While his ideas never were set into practice quite as envisioned, Le Corbusier influenced whole generations of French architects, who went on to errect houses, in the suburbs of major cities, that indeed were nothing but machines to live in, and machines that serve their intended purpose very badly, at that. The layout and geometry of the individual apartments frequently is eccentric to the point of weirdness, and the lack of of right angles downright maddening. Building like this will inflict all kinds of psychological deformities and neuroses on their inhabitants, and the layout of the banlieus compounds the damage – nothing that could serve as a kind of community center, no services, not even any kind of distraction, like cinemas ect.

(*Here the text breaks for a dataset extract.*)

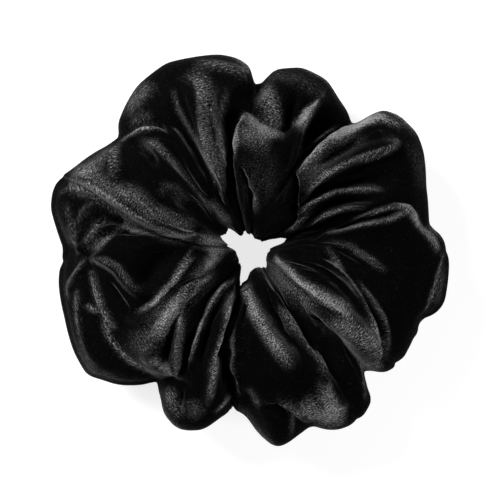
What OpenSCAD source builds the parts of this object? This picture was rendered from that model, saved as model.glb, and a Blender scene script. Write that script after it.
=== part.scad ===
// Velvet scrunchie: a tube of velvet gathered into ten soft puffs on a loop of
// knitted elastic. It lies flat on its underside. Z is up, and the origin is the
// centre of the ring on the surface that it lies on. Angles run anticlockwise
// from +X.

/* [Ring] */
// Overall diameter across the fullest puffs
ring_d = 110; // [100:1:120]
// Height of the fullest puff as it lies
puff_h = 31; // [27:1:35]
// Height of the cover where it is gathered
gather_h = 18; // [17:1:21]
// Height of the middle of a gather above the table
gather_z = 15; // [13.5:0.5:16]
// Radius of the hair opening at the middle of a puff
hole_r = 8; // [7.5:0.5:9]

/* [Velvet cover] */
// Thickness of the velvet with its pile
cloth_t = 1.6; // [1.2:0.1:1.8]
// How deep the small pleats along a puff are
pleat_depth = 1.2; // [0:0.1:1.6]
// How far each end of the cloth is turned in at the closing seam
hem_l = 3.6; // [2:0.1:4]
// Thickness of the turned-in hem
hem_t = 0.8; // [0.6:0.1:1]

/* [Elastic] */
// Radius of the relaxed elastic loop
elastic_r = 16.5; // [16:0.1:18]
// Width of the elastic
elastic_w = 6; // [4:0.5:7]
// Thickness of the elastic
elastic_t = 1.2; // [0.8:0.1:1.4]
// Length over which the two ends of the elastic overlap
lap_l = 8; // [6:0.5:9]

/* [Thread] */
// Thickness of the thread that sews the cover
thread_d = 0.5; // [0.4:0.05:0.6]
// Thickness of the thread that sews the elastic's lap
lap_thread_d = 0.4; // [0.3:0.05:0.45]
// Number of stitches round the closing seam
closing_stitches = 24; // [12:2:32]

/* [Hidden] */
// One row a puff: the angle of its crest, how far out the crest reaches, the
// angle of the gather that ends it, and how far out that gather reaches. The
// reaches are for a ring 110 across.
PUFFS = [
    [279, 54.2, 290, 51],
    [300, 54.8, 313.5, 44],
    [327, 52, 338, 51],
    [352, 55.3, 368, 49.5],
    [395, 55.4, 411.5, 44],
    [433, 51.6, 448.5, 45],
    [475, 57.5, 500, 46.5],
    [522, 56.5, 544, 51],
    [572, 56.4, 594.5, 43.5],
    [608, 53, 624.5, 42.7],
];
seam_angle = 264.5;
seam_reach = 42.7;
table_ring_d = 110;
reach_scale = ring_d / table_ring_d;

steps = 12;       // lengths of cloth along one puff
sides = 28;       // points round the tube
pleats = 2;       // small pleats along one puff
squareness = 2.4; // 2 is an ellipse, more is boxier
fullness = 0.75;  // under 1 fills a puff out close to its gathers
foot = 1;         // how far a crest would sink below the table if it weren't flat
gather_set_back = 1.5; // how much farther out a gather starts than a crest

cut_gap = 0.3;    // between two neighbouring lengths of the cover or elastic
end_t = 1.35;     // the closed end of the cloth, along the tube
seam_clear = cut_gap / 2 + end_t + cut_gap; // from the seam plane to the first puff
hem_gap = 1;      // between the turned-in hem and the puff round it
lap_off = elastic_t / 2 + cut_gap / 2; // each lapped end's distance off the loop
thread_gap = 0.35; // between a thread and the cloth that it lies along
seam_side = 250;  // where the long side seam runs, as an angle round the tube
stitch_pitch = 6; // degrees of the ring for each stitch of the side seam
stitch_margin = 0.17; // share of a puff without stitches at each of its ends
stitch_share = 0.7;   // share of the pitch that one stitch covers
arc_fn = 96;
thread_fn = 16;

velvet_colour = [0.06, 0.06, 0.07];
hem_colour = [0.1, 0.1, 0.11];
elastic_colour = [0.16, 0.16, 0.17];
thread_colour = [0.22, 0.22, 0.24];

puff_count = len(PUFFS);

function numbered(name, k) = str(name, k < 10 ? "_0" : "_", k);
function lerp(a, b, t) = a + (b - a) * t;
function radial(angle) = [cos(angle), sin(angle), 0];
function tangent(angle) = [-sin(angle), cos(angle), 0];
function arc_angle(length) = length / elastic_r * 180 / PI;

// The gather before and after a puff, each as [angle, reach]
function gather_before(k) =
    k == 1 ? [seam_angle, seam_reach] : [PUFFS[k - 2][2], PUFFS[k - 2][3]];
function gather_after(k) = [PUFFS[k - 1][2], PUFFS[k - 1][3]];
// How far a puff stays from the middle of a gather: more at the closing seam
function clear_before(k) = k == 1 ? seam_clear : cut_gap / 2;
function clear_after(k) = k == puff_count ? seam_clear : cut_gap / 2;

function squared(v) = sign(v) * pow(abs(v), 2 / squareness);

// One section of the tube as [distance from the ring's centre, height]: the
// point at angle a of an outline that lies inset inside the cloth's outer face
function outline(r_in, r_out, z_low, z_high, inset, a) = [
    (r_in + r_out) / 2 + ((r_out - r_in) / 2 - inset) * squared(cos(a)),
    max(inset, (z_low + z_high) / 2 + ((z_high - z_low) / 2 - inset) * squared(sin(a)))
];

function gather_point(reach, inset, a) = outline(
    hole_r + gather_set_back, reach * reach_scale,
    gather_z - gather_h / 2, gather_z + gather_h / 2, inset, a);

// A point of puff k: u runs from 0 to 1 along it, and a is the angle round the tube
function puff_point(k, u, inset, a) =
    let (
        first = u <= 0.5,
        gather = first ? gather_before(k) : gather_after(k),
        t = first ? 2 * u : 2 - 2 * u,
        swell = pow(sin(90 * t), fullness),
        pleat = pleat_depth * (1 - cos(360 * pleats * u)) / 2,
        angle = lerp(gather[0], PUFFS[k - 1][0], t),
        reach = lerp(gather[1], PUFFS[k - 1][1], swell) * reach_scale,
        low = lerp(gather_z - gather_h / 2, -foot, swell),
        high = lerp(gather_z + gather_h / 2, puff_h, swell),
        r_in = hole_r + gather_set_back * (1 - swell),
        p = outline(r_in + pleat / 2, reach - pleat, low + pleat, high - pleat, inset, a),
        clear = (first ? clear_before(k) : -clear_after(k)) * (1 - t)
    )
    p[0] * radial(angle) + clear * tangent(gather[0]) + [0, 0, p[1]];

// A hollow length of tube, whose outer and inner faces are rows of points
function shell_points(k) = [
    for (inset = [0, cloth_t], i = [0:steps], j = [0:sides - 1])
        puff_point(k, i / steps, inset, 360 * j / sides)
];

function corner(layer, i, j) = (layer * (steps + 1) + i) * sides + j % sides;

function quad(a, b, c, d) = [[a, b, c], [a, c, d]];

function shell_faces() = [
    for (i = [0:steps - 1], j = [0:sides - 1], f = concat(
        quad(corner(0, i, j), corner(0, i, j + 1), corner(0, i + 1, j + 1), corner(0, i + 1, j)),
        quad(corner(1, i, j), corner(1, i + 1, j), corner(1, i + 1, j + 1), corner(1, i, j + 1))
    )) f,
    for (j = [0:sides - 1], f = concat(
        quad(corner(0, 0, j), corner(1, 0, j), corner(1, 0, j + 1), corner(0, 0, j + 1)),
        quad(corner(0, steps, j), corner(0, steps, j + 1),
            corner(1, steps, j + 1), corner(1, steps, j))
    )) f
];

// One puff of the velvet tube, open at both ends where the cloth runs on
module cover_puff(k) {
    color(velvet_colour)
        polyhedron(points = shell_points(k), faces = shell_faces(), convexity = 6);
}

module gather_ring(outer_inset, inner_inset) {
    difference() {
        polygon([for (j = [0:sides - 1]) gather_point(seam_reach, outer_inset, 360 * j / sides)]);
        polygon([for (j = [0:sides - 1]) gather_point(seam_reach, inner_inset, 360 * j / sides)]);
    }
}

// A drawing of the tube's section, raised along the ring from one distance past
// the seam plane to another
module along_tube(from, to) {
    rotate([0, 0, seam_angle])
        translate([0, to, 0])
            rotate([90, 0, 0])
                linear_extrude(height = to - from) children();
}

// One sewn end of the tube: a narrow band of cloth with its hem turned in
module cover_end() {
    hem_inset = cloth_t + hem_gap;
    color(hem_colour) {
        along_tube(cut_gap / 2, cut_gap / 2 + end_t) gather_ring(0, hem_inset + hem_t);
        along_tube(cut_gap / 2 + end_t / 2, cut_gap / 2 + end_t + hem_l)
            gather_ring(hem_inset, hem_inset + hem_t);
    }
}

module cover_end_a() {
    cover_end();
}

module cover_end_b() {
    across_seam() cover_end();
}

module across_seam() {
    rotate([0, 0, seam_angle]) mirror([0, 1, 0]) rotate([0, 0, -seam_angle]) children();
}

module elastic_arc(radius, from, to) {
    rotate([0, 0, from])
        rotate_extrude(angle = to - from, $fn = arc_fn)
            translate([radius - elastic_t / 2, gather_z - elastic_w / 2])
                square([elastic_t, elastic_w]);
}

// The length of elastic inside puff k
module elastic(k) {
    lap_clear = lap_l / 2 + cut_gap;
    before = k == 1 ? lap_clear : cut_gap / 2;
    after = k == puff_count ? lap_clear : cut_gap / 2;
    color(elastic_colour)
        elastic_arc(elastic_r, gather_before(k)[0] + arc_angle(before),
            gather_after(k)[0] - arc_angle(after));
}

// The holes of the lap's stitches: two rows of three
module lap_stitches(d, from_r, to_r) {
    for (along = [-1, 0, 1], up = [-1, 1])
        rotate([0, 0, seam_angle + arc_angle(along * lap_l / 3.5)])
            translate([from_r, 0, gather_z + up * elastic_w / 4])
                rotate([0, 90, 0]) cylinder(h = to_r - from_r, d = d, $fn = thread_fn);
}

module elastic_end(radius) {
    hole_d = lap_thread_d + 0.2;
    half = arc_angle(lap_l / 2);
    color(elastic_colour)
        difference() {
            elastic_arc(radius, seam_angle - half, seam_angle + half);
            lap_stitches(hole_d, elastic_r - 2 * elastic_t, elastic_r + 2 * elastic_t);
        }
}

module elastic_end_a() {
    elastic_end(elastic_r + lap_off);
}

module elastic_end_b() {
    elastic_end(elastic_r - lap_off);
}

module elastic_lap_stitching() {
    proud = lap_off + elastic_t / 2 + 0.15;
    color(thread_colour) lap_stitches(lap_thread_d, elastic_r - proud, elastic_r + proud);
}

// A straight stitch from p to q
module stitch(p, q) {
    run = q - p;
    translate(p)
        rotate([0, acos(run[2] / norm(run)), atan2(run[1], run[0])])
            cylinder(h = norm(run), d = thread_d, $fn = thread_fn);
}

// The long side seam's stitches inside puff k, low down on the cloth's inner face
module side_seam_thread(k) {
    span = gather_after(k)[0] - gather_before(k)[0];
    count = round(span / stitch_pitch);
    inset = cloth_t + thread_gap + thread_d / 2;
    share = (1 - 2 * stitch_margin) / count;
    color(thread_colour)
        for (s = [0:count - 1])
            let (u = stitch_margin + s * share)
                stitch(puff_point(k, u, inset, seam_side),
                    puff_point(k, u + stitch_share * share, inset, seam_side));
}

// The slip stitches that close the cover, lying across the seam outside the cloth
module closing_seam_stitching() {
    reach_over = seam_clear - 2 * cut_gap;
    inset = -thread_gap - thread_d / 2;
    color(thread_colour)
        for (s = [0:closing_stitches - 1])
            let (p = gather_point(seam_reach, inset, 360 * (s + 0.5) / closing_stitches),
                at = p[0] * radial(seam_angle) + [0, 0, p[1]])
                stitch(at - reach_over * tangent(seam_angle), at + reach_over * tangent(seam_angle));
}

for (k = [1:puff_count]) {
    cover_puff(k);
    elastic(k);
    side_seam_thread(k);
}
cover_end_a();
cover_end_b();
elastic_end_a();
elastic_end_b();
elastic_lap_stitching();
closing_seam_stitching();
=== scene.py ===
"""A black velvet scrunchie: a tube of stretch velvet gathered on a loop of elastic.

The cover is one tube bent into a ring. PUFFS lists its folds: each is a rounded
lobe that runs from the hair opening, over the top, round the rim and back
underneath, and the cover is the outer surface of all of them together. RIDGES adds
the smaller ridges and creases, and the strokes are painted highlights: lighter
colour along the folds where light catches the pile.
The cover is cut at the crests into lengths.
"""
import math

import bpy
import numpy as np
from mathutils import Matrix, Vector


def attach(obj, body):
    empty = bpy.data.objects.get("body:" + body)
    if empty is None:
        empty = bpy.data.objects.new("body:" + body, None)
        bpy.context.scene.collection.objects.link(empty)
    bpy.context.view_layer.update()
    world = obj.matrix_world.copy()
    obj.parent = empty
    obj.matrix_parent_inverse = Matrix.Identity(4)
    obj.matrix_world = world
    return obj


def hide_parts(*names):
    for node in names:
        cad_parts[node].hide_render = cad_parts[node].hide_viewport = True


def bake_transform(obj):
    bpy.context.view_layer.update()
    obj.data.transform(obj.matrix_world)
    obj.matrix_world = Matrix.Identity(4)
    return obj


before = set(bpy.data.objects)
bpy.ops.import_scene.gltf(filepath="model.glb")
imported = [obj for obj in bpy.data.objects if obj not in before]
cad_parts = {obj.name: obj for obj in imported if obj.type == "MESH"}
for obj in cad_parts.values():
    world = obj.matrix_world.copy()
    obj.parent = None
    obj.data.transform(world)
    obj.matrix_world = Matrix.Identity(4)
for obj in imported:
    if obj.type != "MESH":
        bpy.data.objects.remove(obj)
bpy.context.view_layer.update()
MM = 0.001              # the shape is worked out in millimetres

# ---------------------------------------------------------------- the ring's frame
# The angle of each body's own crest, anticlockwise from +X, from the closing seam
# round to the closing seam again
SEAM_ANGLE = 264.5
CRESTS = (SEAM_ANGLE, 279, 300, 327, 352, 395, 433, 475, 522, 572, 608, SEAM_ANGLE + 360)
COLUMNS_A_DEGREE = 2    # the mesh's columns go round the ring, its rows round the tube
ROWS = 180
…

The lack of privacy in these quarters – paper-thin walls, and no protection from the looks of countless people outside your appartment, also prevents the development of anything that could be called a middle-calls mentality. In fact, lack of privacy enhances the ‘territorial imperative’ so that the formation of gangs fighting over turf follows almost automatically.

One of the first steps to finally integrate Muslim minorities into French society will have to be the razing of this style of building, and the restructuring of the suburbs.